Cutters – China’s coastal guard fleet (Maritime police agency) has also been really on a massive expansion this past year. HP and WC shipyard have been leading the way with a bunch of 5000-ton, 4000-ton, 3000-ton and 1-ton class cutters for the costal fleet. Prior to the merger of 4 of the 5 maritime agencies, these had already been ordered the expansion of CMS national/regional fleet and FLEC fleet. Since merger, they are being built for the same agency but probably still for the same roles. The many provincial coastal guard flotillas will now be equipped with these new cutters for maritime disputes in East and South China Sea. JN is building two 12000-ton class cutters with the first one recently launched. They are not large warships that will be terrorizing East China Sea contrary to some speculations. Outside of these larger cutters, a lot of smaller 600-ton and 300-ton class cutters are being built in the smaller shipyards around the country. The other thing we see is a lot of rescue ships and scientific research ships being built at HP shipyard and smaller shipyards. Out of all the shipyards, HP seems to have been getting most of the orders and have really been building them at a very fast pace. WC had historically been building most of them, but has been launching them a lot slower than HP.

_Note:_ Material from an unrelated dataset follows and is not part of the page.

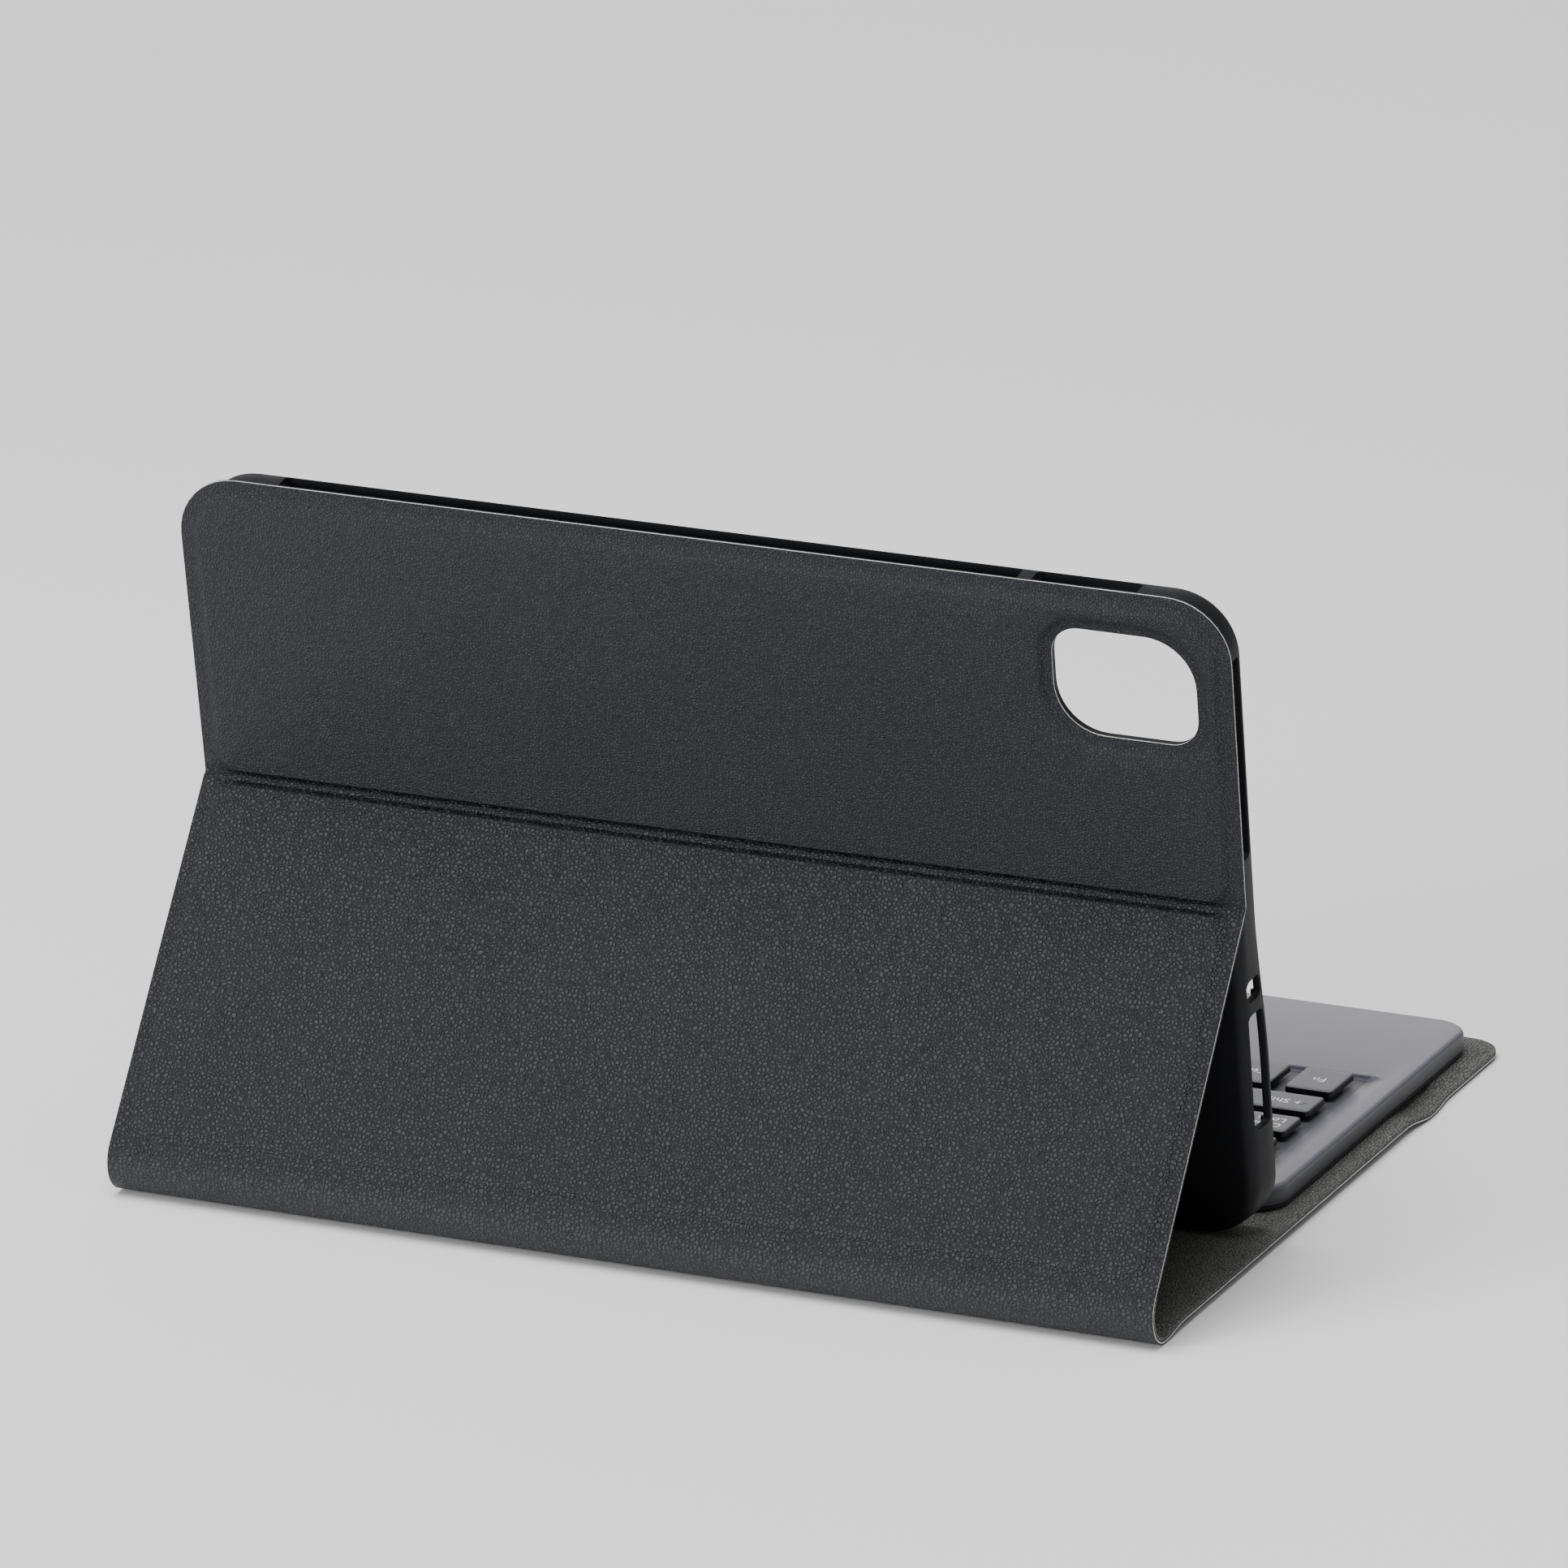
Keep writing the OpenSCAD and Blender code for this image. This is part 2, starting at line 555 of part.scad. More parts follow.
// The up and down keys share one place, one in front of the other
module up_down() {
    half = (front_key_d - 1) / 2;
    each_key(front_row, 0, [8]) for (y = [0, half + 1]) translate([0, y, 0]) {
        $key_d = half;
        cap();
    }
}
module all_keys() {
    each_key(number_row, 4, [0:13]) children();
    each_key(tab_row, 3, [0:13]) children();
    each_key(caps_row, 2, [0:12]) children();
    each_key(shift_row, 1, [0:11]) children();
    each_key(front_row, 0, [0, 1, 2, 3, 4, 5, 6, 7, 9]) children();
}
module key_scissors() color("#e4e4e0") all_keys() translate([$key_w / 2, $key_d / 2, plate_z])
    linear_extrude(scissor_t) difference() {
        square([scissor_w, scissor_d], center = true);
        square([scissor_w - 2 * scissor_bar, scissor_d - 2 * scissor_bar], center = true);
    }
module key_domes() color("#c9c9c4") all_keys() translate([$key_w / 2, $key_d / 2, plate_z])
    cylinder(h = dome_t, r1 = dome_r, r2 = dome_tip_r);

module number_keys() keys(number_row, 4, [0:12]);
module backspace_key() keys(number_row, 4, [13]);
module tab_key() keys(tab_row, 3, [0]);
module upper_letter_keys() keys(tab_row, 3, [1:13]);
module caps_lock_key() keys(caps_row, 2, [0]);
module home_letter_keys() keys(caps_row, 2, [1:11]);
module enter_key() keys(caps_row, 2, [12]);
module left_shift_key() keys(shift_row, 1, [0]);
module lower_letter_keys() keys(shift_row, 1, [1:10]);
module right_shift_key() keys(shift_row, 1, [11]);
module fn_key() keys(front_row, 0, [0]);
module ctrl_key() keys(front_row, 0, [1]);
module symbol_keys() keys(front_row, 0, [2, 3, 5, 6]);
module space_bar() keys(front_row, 0, [4]);
module arrow_keys() {
    keys(front_row, 0, [7, 9]);
    up_down();
}

front_skin();
front_board();
front_lining();
cover_magnets();
flap_skin();
flap_board();
flap_lining();
flap_magnets();
spine_skin_lower();
spine_lining_lower();
spine_skin_upper();
spine_lining_upper();
lower_skin();
lower_board();
lower_lining();
upper_skin();
upper_board();
tray_shell();
keyboard_top_case();
keyboard_bottom_cover();
key_plate();
key_membrane();
key_scissors();
key_domes();
keyboard_batteries();
keyboard_circuit_board();
charging_socket();
status_lens();
keyboard_magnets();
case_screws();
power_switch();
number_keys();
backspace_key();
tab_key();
upper_letter_keys();
caps_lock_key();
home_letter_keys();
enter_key();
left_shift_key();
lower_letter_keys();
right_shift_key();
fn_key();
ctrl_key();
symbol_keys();
space_bar();
arrow_keys();
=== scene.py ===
import json
import math

import bmesh
import bpy
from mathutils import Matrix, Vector, geometry


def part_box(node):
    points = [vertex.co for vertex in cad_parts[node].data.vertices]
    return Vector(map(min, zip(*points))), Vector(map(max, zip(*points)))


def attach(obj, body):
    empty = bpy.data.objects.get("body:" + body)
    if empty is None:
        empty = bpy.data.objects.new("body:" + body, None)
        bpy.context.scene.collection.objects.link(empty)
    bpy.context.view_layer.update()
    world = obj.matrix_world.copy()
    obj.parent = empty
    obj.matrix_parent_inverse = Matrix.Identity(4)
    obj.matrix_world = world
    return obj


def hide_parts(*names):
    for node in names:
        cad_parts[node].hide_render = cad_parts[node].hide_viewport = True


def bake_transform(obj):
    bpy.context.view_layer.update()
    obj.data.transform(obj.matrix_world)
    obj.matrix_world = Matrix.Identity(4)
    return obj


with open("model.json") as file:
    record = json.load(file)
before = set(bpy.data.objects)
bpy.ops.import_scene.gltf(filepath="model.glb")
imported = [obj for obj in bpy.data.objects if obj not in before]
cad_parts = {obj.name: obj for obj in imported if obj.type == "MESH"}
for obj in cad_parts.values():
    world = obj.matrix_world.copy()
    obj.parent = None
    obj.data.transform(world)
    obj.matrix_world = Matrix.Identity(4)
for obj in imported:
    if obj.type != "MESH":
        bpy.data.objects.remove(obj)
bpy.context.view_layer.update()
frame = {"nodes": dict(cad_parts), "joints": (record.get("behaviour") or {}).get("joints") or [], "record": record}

MM = 0.001

# ------------------------------------------------------------------ frame values, in millimetres
JOINT = {j["name"]: j for j in frame["joints"]}


def mm_box(node):
    low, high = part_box(node)
    return [c / MM for c in low], [c / MM for c in high]


def joint_yz(name):
    pos = JOINT[name]["pos_m"]
    return pos[1] / MM, pos[2] / MM


SPINE_HALF = -JOINT["spine_fold"]["range_deg"][0]
PANEL_HEADING = 2 * SPINE_HALF
CREASE_TURN = JOINT["spine_fold"]["range_deg"][0] * next(
    c["ratio"] for c in frame["record"]["behaviour"]["couplings"] if c["joint"] == "crease_fold")
TRAY_HEADING = PANEL_HEADING - CREASE_TURN
CREASE_Y, CREASE_Z = joint_yz("crease_fold")
SPINE_Y = joint_yz("spine_foot_fold")[0]
FOLD_Y = joint_yz("flap_fold")[0]


class Panel:
    """Local frame of a cover panel: x across, s along the panel, w outward from its lining side."""

    def __init__(self, y, z, heading, axis_w):
        a = math.radians(heading)
        self.origin = (y, z)
        self.along = (math.cos(a), math.sin(a))
        self.out = (math.sin(a), -math.cos(a))
        self.axis_w = axis_w

    def yz(self, s, w):
        h = w - self.axis_w
        return (self.origin[0] + s * self.along[0] + h * self.out[0],
                self.origin[1] + s * self.along[1] + h * self.out[1])

    def world(self, x, s, w):
        y, z = self.yz(s, w)
        return Vector((x, y, z)) * MM

    def local_points(self, node):
        """The vertices of a CAD node as (x, s, w) in this frame."""
        points = []
        for vert in frame["nodes"][node].data.vertices:
            x, y, z = (c / MM for c in vert.co)
            dy, dz = y - self.origin[0], z - self.origin[1]
            points.append((x, dy * self.along[0] + dz * self.along[1],
                           dy * self.out[0] + dz * self.out[1] + self.axis_w))
        return points

    def local_box(self, node):
        """Lowest and highest (x, s, w) of a CAD node in this frame."""
        points = self.local_points(node)
        return ([min(p[i] for p in points) for i in range(3)],
                [max(p[i] for p in points) for i in range(3)])


# The flap lies flat: the skin is under its board, the lining on top
BOARD_LOW, BOARD_HIGH = mm_box("flap_board")
BOARD_T = BOARD_HIGH[2] - BOARD_LOW[2]
LAMINATE_T = BOARD_HIGH[2]
SKIN_T = LAMINATE_T - BOARD_T
LINING_T = mm_box("front_lining")[1][2] - LAMINATE_T
UPPER = Panel(CREASE_Y, CREASE_Z, TRAY_HEADING, SKIN_T / 2)
LOWER = Panel(CREASE_Y, CREASE_Z, PANEL_HEADING, -SKIN_T / 2)
FRONT = Panel(0, LAMINATE_T, 0, 0)
CASE_X = mm_box("upper_skin")[1][0]
SPINE_R = joint_yz("spine_top_fold")[1] / (1 - math.cos(math.radians(PANEL_HEADING)))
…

So overall, another really active year in the Chinese shipyards and things are not likely to slow down in 2015. I will actively looking for the appearance of LHD and Type 055 modules in the coming year along with more news on the nuclear submarine fleet.


Ozsteve53 said...

Thanks for your work on this summary .

alex said...

Excellent summary! I missed the Sovremmeny upgrade development. Can you point me to the photos you mentioned?